**To be done:**
Extract the lines between the ones holding "const middle = extent.getCenter(new" and "if empty is", inclusive, exactly as written and nothing more.
--- --- ---
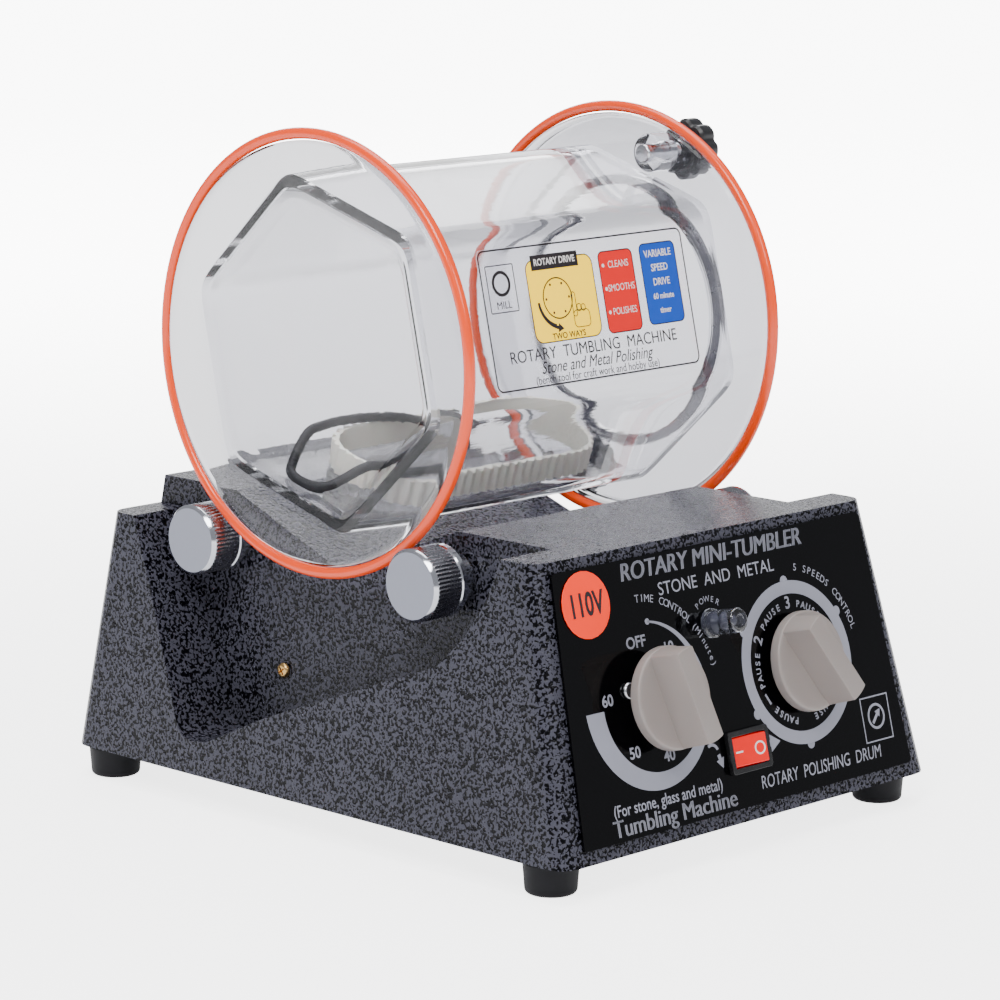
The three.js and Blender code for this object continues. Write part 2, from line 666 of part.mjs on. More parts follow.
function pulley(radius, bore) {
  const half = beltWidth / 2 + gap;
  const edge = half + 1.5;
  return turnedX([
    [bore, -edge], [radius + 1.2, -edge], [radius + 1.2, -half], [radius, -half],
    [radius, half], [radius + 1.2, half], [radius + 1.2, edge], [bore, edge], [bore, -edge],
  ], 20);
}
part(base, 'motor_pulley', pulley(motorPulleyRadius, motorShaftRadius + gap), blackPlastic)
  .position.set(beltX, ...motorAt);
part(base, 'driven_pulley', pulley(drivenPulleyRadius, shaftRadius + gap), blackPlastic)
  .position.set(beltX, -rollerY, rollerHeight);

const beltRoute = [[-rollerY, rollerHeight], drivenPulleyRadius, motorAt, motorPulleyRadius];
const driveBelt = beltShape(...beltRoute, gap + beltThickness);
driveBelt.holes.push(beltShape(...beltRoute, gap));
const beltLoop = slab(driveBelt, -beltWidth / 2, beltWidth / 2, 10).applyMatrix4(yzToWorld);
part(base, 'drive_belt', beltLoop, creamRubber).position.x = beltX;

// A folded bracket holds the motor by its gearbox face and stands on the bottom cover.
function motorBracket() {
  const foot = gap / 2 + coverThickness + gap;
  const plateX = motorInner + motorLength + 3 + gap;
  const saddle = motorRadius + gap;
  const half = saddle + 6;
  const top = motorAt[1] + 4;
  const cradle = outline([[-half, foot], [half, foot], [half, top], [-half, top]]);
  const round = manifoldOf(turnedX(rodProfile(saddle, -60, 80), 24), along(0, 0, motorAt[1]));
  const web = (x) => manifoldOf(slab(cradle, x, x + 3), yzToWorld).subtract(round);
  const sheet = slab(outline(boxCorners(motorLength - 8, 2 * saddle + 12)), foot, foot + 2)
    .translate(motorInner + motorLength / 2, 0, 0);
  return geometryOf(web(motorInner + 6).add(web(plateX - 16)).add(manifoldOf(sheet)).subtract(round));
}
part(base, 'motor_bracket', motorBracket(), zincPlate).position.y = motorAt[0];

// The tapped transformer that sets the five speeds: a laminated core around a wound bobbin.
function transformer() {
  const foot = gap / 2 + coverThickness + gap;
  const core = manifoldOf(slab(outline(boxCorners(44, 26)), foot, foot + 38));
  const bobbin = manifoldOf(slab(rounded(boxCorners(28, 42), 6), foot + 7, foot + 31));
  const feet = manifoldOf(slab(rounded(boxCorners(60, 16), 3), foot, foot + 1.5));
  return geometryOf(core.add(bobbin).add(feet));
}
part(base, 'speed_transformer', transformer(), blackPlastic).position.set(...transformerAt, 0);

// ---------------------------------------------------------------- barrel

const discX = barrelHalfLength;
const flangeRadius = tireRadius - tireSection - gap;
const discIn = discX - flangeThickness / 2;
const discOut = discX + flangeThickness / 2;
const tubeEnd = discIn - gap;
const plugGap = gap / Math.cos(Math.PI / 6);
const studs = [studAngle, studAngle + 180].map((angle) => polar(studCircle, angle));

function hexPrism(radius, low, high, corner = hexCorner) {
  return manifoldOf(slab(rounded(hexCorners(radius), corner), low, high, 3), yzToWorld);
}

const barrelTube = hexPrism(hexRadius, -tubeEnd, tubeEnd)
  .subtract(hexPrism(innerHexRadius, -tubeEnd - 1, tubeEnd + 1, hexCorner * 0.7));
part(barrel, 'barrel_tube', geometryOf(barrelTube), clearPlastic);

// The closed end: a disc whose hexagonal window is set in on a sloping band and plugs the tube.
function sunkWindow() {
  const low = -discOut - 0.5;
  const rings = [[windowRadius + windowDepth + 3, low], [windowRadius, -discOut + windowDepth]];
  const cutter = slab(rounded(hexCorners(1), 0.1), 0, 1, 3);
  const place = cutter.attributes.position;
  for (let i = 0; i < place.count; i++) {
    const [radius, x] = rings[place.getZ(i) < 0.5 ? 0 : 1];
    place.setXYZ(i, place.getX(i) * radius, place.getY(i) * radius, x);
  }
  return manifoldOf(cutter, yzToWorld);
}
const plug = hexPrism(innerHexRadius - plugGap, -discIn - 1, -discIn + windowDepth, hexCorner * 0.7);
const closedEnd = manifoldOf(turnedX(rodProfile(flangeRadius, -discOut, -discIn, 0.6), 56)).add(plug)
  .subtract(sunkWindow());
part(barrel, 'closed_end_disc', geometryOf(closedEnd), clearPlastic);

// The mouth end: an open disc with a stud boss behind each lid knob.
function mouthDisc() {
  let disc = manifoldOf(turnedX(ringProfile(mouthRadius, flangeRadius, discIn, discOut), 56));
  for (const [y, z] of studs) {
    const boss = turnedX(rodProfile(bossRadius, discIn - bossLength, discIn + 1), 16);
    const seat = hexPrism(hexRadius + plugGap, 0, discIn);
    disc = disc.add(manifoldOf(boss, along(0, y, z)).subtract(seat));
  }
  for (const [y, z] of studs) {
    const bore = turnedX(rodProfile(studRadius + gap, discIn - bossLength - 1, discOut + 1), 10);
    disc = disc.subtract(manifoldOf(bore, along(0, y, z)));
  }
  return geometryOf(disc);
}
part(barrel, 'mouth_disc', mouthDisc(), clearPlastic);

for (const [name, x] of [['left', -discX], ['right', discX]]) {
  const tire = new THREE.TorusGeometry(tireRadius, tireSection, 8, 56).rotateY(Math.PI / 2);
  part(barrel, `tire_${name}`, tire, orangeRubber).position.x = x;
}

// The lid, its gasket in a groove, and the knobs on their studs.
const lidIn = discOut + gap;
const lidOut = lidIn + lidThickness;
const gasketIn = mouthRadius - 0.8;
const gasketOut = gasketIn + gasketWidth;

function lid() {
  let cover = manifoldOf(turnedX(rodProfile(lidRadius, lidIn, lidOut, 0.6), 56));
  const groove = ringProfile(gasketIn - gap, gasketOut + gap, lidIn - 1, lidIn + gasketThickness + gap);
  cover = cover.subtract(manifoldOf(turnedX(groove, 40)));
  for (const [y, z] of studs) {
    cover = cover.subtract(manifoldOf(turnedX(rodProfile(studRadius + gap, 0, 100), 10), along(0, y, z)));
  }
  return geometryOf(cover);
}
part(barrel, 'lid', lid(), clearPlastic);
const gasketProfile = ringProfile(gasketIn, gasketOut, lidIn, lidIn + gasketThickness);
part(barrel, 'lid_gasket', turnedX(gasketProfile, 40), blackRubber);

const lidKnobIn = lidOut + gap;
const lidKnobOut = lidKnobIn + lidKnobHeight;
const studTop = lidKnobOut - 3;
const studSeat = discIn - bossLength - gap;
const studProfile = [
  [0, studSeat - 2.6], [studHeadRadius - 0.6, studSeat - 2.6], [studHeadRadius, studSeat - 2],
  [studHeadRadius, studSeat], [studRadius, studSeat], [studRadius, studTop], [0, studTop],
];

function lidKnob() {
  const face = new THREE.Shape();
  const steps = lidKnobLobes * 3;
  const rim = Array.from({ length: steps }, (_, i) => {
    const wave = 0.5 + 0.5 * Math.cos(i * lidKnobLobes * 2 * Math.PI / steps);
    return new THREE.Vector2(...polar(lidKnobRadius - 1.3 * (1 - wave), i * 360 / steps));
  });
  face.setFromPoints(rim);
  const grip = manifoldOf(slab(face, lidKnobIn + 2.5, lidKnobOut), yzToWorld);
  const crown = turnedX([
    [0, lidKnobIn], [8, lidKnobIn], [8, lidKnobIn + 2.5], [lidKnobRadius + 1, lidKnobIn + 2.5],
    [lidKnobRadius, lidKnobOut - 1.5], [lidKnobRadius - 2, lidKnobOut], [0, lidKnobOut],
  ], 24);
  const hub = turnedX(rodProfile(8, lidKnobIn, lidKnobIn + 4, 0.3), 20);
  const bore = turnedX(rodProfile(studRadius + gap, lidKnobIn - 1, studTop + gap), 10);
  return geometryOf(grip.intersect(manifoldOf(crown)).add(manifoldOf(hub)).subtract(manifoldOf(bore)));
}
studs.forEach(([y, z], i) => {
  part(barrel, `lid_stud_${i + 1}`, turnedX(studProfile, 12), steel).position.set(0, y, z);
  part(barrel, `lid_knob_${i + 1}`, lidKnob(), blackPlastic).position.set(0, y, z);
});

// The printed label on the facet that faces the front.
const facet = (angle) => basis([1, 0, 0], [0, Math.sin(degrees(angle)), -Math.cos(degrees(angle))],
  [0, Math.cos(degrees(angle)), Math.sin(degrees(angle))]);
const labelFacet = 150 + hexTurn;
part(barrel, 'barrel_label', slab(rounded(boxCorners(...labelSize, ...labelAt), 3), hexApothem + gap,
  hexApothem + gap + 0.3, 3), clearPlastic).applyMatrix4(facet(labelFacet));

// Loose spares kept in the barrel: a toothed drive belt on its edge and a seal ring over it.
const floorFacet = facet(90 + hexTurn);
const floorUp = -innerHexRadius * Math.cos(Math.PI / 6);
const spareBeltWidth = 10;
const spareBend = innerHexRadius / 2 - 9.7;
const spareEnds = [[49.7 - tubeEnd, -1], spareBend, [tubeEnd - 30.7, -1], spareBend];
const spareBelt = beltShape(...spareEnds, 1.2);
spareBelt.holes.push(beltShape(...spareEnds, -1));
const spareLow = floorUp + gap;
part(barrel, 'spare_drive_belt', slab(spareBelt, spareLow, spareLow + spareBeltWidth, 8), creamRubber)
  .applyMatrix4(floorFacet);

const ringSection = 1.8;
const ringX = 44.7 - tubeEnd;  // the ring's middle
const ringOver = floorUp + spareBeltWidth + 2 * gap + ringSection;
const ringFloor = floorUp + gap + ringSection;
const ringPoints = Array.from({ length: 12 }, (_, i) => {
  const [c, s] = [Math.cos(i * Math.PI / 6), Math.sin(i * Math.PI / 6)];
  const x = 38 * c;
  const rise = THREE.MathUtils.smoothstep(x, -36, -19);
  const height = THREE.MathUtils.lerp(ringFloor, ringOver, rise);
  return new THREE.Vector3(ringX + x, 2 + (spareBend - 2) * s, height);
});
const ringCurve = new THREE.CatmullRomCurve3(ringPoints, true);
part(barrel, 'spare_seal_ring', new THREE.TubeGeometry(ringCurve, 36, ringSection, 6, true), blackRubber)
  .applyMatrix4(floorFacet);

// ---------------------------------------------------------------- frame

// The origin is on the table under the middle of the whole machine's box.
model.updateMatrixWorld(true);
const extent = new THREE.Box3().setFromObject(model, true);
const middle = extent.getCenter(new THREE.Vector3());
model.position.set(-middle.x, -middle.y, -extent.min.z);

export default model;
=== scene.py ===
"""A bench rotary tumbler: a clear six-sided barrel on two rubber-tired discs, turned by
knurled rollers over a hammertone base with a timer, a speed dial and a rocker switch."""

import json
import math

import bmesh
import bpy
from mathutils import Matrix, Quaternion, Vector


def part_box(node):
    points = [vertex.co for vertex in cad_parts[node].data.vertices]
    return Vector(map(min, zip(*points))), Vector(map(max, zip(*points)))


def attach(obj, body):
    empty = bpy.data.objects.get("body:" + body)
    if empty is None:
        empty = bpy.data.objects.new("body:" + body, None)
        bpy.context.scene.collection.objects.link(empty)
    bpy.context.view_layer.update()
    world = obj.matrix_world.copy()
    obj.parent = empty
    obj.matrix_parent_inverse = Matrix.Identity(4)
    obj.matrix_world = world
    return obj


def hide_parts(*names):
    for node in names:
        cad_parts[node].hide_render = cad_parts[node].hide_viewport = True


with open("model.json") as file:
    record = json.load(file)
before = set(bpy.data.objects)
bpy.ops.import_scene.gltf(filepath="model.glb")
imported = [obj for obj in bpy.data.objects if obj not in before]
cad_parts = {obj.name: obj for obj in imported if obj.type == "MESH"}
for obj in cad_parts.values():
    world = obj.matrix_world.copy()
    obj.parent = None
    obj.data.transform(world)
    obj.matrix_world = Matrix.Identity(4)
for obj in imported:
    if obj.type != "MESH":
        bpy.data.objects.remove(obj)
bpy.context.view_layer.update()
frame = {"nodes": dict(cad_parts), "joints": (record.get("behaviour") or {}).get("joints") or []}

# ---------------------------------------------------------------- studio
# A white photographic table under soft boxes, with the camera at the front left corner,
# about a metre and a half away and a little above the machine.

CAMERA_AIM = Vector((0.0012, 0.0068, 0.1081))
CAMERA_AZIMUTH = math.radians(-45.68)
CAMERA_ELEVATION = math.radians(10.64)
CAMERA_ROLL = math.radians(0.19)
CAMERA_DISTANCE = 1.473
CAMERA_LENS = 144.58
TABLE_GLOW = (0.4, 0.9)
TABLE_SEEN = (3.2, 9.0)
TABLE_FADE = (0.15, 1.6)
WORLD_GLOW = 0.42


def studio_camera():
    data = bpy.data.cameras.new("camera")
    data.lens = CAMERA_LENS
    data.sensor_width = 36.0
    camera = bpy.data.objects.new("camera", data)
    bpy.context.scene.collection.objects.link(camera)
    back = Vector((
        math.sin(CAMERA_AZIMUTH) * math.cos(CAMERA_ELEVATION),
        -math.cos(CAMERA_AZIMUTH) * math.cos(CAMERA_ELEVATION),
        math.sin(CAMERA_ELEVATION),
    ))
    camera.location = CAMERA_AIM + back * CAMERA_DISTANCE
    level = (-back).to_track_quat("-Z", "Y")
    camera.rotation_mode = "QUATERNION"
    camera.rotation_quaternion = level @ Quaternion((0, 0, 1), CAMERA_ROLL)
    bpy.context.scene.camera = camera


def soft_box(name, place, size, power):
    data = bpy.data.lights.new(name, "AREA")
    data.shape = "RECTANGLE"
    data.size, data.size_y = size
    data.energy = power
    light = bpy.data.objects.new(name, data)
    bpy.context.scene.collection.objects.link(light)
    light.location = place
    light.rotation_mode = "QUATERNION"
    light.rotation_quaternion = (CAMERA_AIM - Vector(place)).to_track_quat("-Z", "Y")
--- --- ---
**Response for this exercise:**
const middle = extent.getCenter(new THREE.Vector3());
model.position.set(-middle.x, -middle.y, -extent.min.z);

export default model;
=== scene.py ===
"""A bench rotary tumbler: a clear six-sided barrel on two rubber-tired discs, turned by
knurled rollers over a hammertone base with a timer, a speed dial and a rocker switch."""

import json
import math

import bmesh
import bpy
from mathutils import Matrix, Quaternion, Vector


def part_box(node):
    points = [vertex.co for vertex in cad_parts[node].data.vertices]
    return Vector(map(min, zip(*points))), Vector(map(max, zip(*points)))


def attach(obj, body):
    empty = bpy.data.objects.get("body:" + body)
    if empty is None:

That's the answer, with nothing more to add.